Derrière le soupir sarcastique du titre "Ugh" se cache une explosion sonore où frustration, humour, tristesse et tendresse fusionnent dans un kaléidoscope pop hors normes. Le trio américain Harry the Nightgown, formé par Sami Perez, Spencer Hartling (alias Dutchkiss) et Luke Macdonald, revient avec un deuxième album aussi dense que vulnérable, une œuvre d’avant-pop DIY où chaque morceau semble passer par un prisme légèrement brisé, à la fois familier et résolument mutant.
Né de sessions enregistrées dans le studio expérimental Wiggle World de Spencer Hartling à Los Angeles, Ugh est un disque construit à la main, avec une attention obsessionnelle aux textures, aux distorsions de voix, aux collages électroniques et aux ruptures rythmiques. Mais derrière le travail de l’artisan, il y a l’impulsion de l’intime : ce disque parle d’échec amoureux, d’angoisse existentielle et d’un certain rejet du monde tel qu’il est, le tout avec une tendresse désarmante.
Dès bellboy, morceau d’ouverture qu’on vient d’écouter, on est plongé dans une bulle étrange : harmonies tordues, beat lo-fi compressé, voix traitée jusqu’à frôler l’irréel, mais une émotion qui perce malgré le filtre. Le groupe puise dans l’hyperpop, le R&B alternatif, les expérimentations de The Books ou d’Animal Collective période Feels, avec une audace désinvolte qui n’est jamais gratuite.

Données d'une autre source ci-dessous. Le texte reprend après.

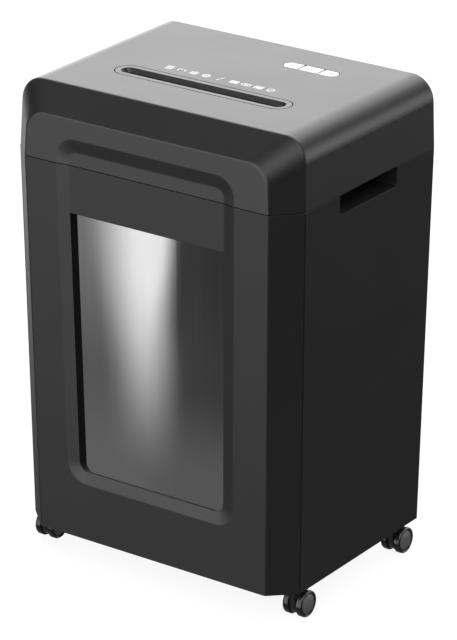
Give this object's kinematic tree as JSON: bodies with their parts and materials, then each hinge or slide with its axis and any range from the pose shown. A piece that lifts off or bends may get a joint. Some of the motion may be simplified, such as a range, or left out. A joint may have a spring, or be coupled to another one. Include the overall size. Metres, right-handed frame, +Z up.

Chaque morceau semble déconstruit puis recollé selon une logique propre : connor ressemble à une berceuse électronique glitchée, miss dragon joue avec le trip-hop en l’emmenant sur un terrain plus abstrait, tandis que falling down that hill évoque une version fragile et ralentie d’un tube de college rock des 90s.
Ce qui rend Ugh si attachant, c’est aussi son refus du cynisme.
Même lorsqu’ils chantent « i suck » ou décrivent des événements cataclysmiques dans extinction events, il y a toujours une chaleur dans les arrangements, une lumière dans le mix. Cette volonté de ne jamais sombrer complètement, de faire de la douleur une matière sonore malléable, fait penser aux productions de Yves Tumor ou aux albums solo de Caroline Polachek, mais passés à la moulinette d’un enregistrement maison.
La dynamique du trio fonctionne parfaitement. Sami Perez, qui officie aussi chez Cherry Glazerr, pose sa voix comme un fil conducteur émotionnel, capable d’être tour à tour enfantine, désabusée ou doucement amoureuse. Spencer Hartling, producteur et architecte sonore du projet, invente des paysages électroniques où rien ne reste figé. Quant à Luke Macdonald, il apporte une énergie plus punk, plus nerveuse, qui électrise certaines compositions (nice place, say what you want).
À mi-chemin entre la sincérité lo-fi de Frankie Cosmos, l'inventivité sonore de SOPHIE et la poésie absurde de Dean Blunt, Ugh est un disque exigeant et accessible, à la fois hypersensible et joyeusement bordélique. Il capte l’air du temps sans jamais s’y conformer. Un disque qui dit « merde » à la perfection, qui fait de ses failles une force, et qui vous hante bien après la dernière note.